[Stored records]

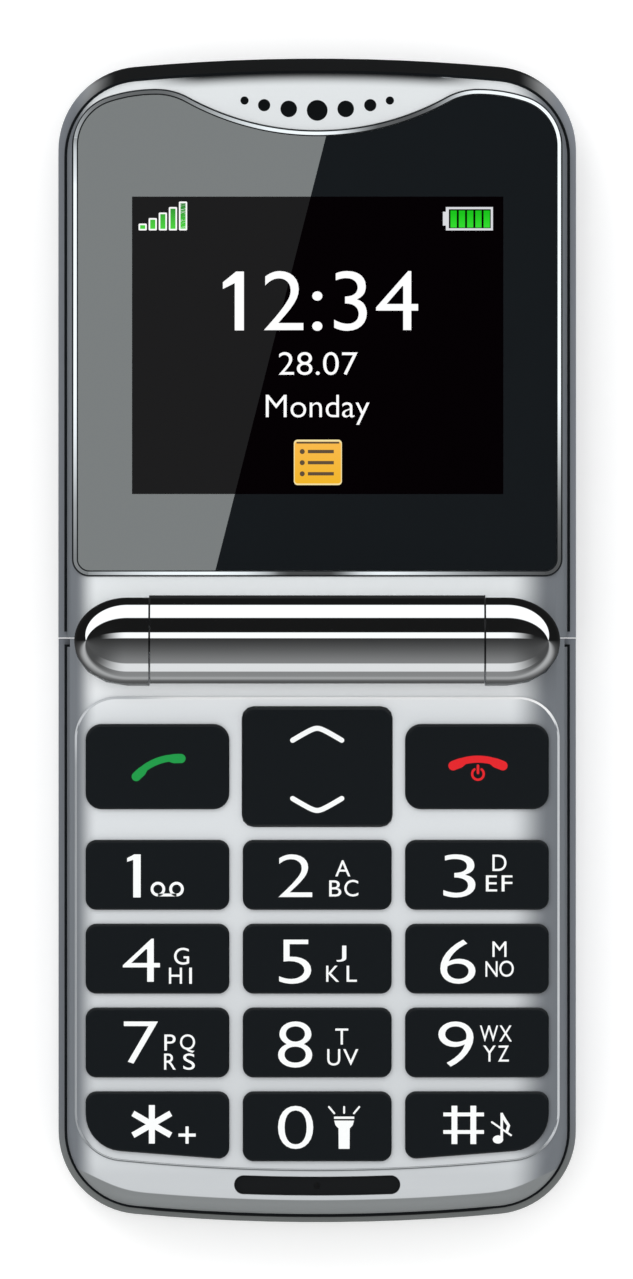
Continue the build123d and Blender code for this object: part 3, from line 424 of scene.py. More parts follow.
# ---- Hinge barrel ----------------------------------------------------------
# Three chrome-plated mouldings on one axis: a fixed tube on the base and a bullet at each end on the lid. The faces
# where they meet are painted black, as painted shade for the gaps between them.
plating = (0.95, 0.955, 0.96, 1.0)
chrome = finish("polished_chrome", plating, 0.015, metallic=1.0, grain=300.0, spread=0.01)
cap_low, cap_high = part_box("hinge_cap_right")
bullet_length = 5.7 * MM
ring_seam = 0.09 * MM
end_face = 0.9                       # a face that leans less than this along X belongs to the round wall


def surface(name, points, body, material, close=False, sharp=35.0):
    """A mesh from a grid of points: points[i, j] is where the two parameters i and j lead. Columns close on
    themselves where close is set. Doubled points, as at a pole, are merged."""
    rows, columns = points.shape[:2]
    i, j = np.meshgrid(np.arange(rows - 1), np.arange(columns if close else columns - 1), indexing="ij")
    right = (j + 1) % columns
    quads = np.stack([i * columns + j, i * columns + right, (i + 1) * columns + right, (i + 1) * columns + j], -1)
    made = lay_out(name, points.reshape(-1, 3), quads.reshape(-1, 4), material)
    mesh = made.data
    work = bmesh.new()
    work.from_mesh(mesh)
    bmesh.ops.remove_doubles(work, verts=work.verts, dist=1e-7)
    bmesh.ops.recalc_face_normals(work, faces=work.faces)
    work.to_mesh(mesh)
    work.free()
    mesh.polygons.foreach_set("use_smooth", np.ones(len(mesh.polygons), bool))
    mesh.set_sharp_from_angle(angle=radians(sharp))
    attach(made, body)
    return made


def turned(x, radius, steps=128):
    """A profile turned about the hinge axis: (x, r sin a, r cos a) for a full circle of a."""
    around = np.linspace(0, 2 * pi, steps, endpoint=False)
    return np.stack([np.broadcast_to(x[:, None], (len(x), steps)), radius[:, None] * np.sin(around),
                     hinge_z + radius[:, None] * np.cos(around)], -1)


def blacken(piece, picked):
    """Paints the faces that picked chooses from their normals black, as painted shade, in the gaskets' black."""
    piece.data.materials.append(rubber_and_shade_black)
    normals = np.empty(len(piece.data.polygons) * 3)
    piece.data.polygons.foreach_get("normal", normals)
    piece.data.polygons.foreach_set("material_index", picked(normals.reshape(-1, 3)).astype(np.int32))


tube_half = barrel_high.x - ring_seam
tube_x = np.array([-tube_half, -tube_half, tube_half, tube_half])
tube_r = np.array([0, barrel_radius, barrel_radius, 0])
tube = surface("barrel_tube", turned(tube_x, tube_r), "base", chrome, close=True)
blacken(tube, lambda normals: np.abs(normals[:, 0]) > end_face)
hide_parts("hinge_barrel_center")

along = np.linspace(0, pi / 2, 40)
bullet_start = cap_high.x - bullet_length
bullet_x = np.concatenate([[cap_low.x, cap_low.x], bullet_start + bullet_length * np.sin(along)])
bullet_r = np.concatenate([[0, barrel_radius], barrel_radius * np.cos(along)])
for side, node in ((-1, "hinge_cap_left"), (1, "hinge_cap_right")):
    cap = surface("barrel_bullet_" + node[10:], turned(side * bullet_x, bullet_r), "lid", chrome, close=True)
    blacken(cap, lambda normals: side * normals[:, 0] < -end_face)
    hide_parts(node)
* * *
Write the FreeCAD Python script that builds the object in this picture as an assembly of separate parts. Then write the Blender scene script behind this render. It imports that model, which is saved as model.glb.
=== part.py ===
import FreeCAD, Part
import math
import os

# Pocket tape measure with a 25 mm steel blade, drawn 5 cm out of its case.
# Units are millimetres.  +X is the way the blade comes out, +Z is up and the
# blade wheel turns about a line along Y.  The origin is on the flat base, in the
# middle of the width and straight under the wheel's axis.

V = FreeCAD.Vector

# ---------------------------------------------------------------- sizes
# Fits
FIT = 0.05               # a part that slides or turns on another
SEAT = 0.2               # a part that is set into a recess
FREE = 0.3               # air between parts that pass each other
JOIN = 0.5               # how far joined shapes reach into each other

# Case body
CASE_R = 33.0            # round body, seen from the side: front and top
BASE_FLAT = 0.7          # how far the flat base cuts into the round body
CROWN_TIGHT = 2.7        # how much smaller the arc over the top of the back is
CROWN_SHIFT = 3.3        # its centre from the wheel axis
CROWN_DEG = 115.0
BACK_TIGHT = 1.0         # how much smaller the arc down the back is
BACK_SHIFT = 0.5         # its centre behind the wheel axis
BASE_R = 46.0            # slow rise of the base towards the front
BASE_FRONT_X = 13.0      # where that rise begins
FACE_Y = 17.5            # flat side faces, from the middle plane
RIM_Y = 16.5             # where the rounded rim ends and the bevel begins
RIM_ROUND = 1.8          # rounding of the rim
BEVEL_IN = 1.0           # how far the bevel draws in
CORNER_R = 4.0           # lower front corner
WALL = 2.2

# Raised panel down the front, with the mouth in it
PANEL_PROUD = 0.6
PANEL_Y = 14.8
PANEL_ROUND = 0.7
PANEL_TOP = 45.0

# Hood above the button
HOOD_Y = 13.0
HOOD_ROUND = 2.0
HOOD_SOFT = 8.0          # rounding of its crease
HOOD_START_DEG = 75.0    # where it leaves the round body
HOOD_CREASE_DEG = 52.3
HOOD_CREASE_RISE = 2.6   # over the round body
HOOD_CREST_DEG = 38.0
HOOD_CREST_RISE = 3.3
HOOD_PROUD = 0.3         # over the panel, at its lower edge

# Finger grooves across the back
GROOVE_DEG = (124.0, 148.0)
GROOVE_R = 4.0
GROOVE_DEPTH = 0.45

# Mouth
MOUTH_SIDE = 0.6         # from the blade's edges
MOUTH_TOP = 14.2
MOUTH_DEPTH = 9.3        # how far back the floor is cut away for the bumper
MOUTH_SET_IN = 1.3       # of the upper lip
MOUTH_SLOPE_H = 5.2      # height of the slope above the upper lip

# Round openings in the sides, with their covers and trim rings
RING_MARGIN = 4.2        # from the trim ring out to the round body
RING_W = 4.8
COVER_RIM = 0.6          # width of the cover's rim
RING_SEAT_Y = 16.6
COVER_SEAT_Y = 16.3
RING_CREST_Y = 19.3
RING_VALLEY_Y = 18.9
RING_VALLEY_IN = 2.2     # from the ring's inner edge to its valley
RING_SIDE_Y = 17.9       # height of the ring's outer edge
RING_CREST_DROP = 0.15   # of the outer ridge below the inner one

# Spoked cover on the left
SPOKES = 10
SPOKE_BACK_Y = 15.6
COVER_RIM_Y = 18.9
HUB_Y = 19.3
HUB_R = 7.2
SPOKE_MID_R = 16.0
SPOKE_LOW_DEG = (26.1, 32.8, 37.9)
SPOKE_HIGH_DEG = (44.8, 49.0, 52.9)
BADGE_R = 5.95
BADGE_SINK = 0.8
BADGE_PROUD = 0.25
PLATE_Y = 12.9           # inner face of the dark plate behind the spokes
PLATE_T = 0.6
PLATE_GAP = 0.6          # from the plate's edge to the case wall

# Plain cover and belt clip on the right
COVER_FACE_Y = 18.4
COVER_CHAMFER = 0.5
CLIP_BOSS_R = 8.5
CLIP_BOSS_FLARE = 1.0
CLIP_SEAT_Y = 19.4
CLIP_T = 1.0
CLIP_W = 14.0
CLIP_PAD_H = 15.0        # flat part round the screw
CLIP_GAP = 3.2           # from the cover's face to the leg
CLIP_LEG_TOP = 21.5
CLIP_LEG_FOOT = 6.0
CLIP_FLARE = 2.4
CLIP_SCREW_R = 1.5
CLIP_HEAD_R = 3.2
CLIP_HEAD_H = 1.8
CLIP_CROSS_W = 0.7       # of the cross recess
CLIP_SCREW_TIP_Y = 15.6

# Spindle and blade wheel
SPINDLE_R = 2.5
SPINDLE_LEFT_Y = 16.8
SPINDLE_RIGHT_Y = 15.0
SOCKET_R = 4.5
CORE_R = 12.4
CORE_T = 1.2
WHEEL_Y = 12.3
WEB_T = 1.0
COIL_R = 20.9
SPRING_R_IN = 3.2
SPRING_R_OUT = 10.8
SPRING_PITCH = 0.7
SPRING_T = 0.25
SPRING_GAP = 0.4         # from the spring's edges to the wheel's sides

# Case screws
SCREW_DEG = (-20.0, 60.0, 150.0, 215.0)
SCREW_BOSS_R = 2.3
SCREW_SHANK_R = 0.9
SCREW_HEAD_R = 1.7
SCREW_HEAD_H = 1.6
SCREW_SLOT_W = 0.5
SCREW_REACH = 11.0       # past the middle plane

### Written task
Print, from the entries above, the line with "Continue the build123d", the line with "end_face = 0.9" and all lines between them, exactly and with nothing else.

### Written reply
Continue the build123d and Blender code for this object: part 3, from line 424 of scene.py. More parts follow.
# ---- Hinge barrel ----------------------------------------------------------
# Three chrome-plated mouldings on one axis: a fixed tube on the base and a bullet at each end on the lid. The faces
# where they meet are painted black, as painted shade for the gaps between them.
plating = (0.95, 0.955, 0.96, 1.0)
chrome = finish("polished_chrome", plating, 0.015, metallic=1.0, grain=300.0, spread=0.01)
cap_low, cap_high = part_box("hinge_cap_right")
bullet_length = 5.7 * MM
ring_seam = 0.09 * MM
end_face = 0.9                       # a face that leans less than this along X belongs to the round wall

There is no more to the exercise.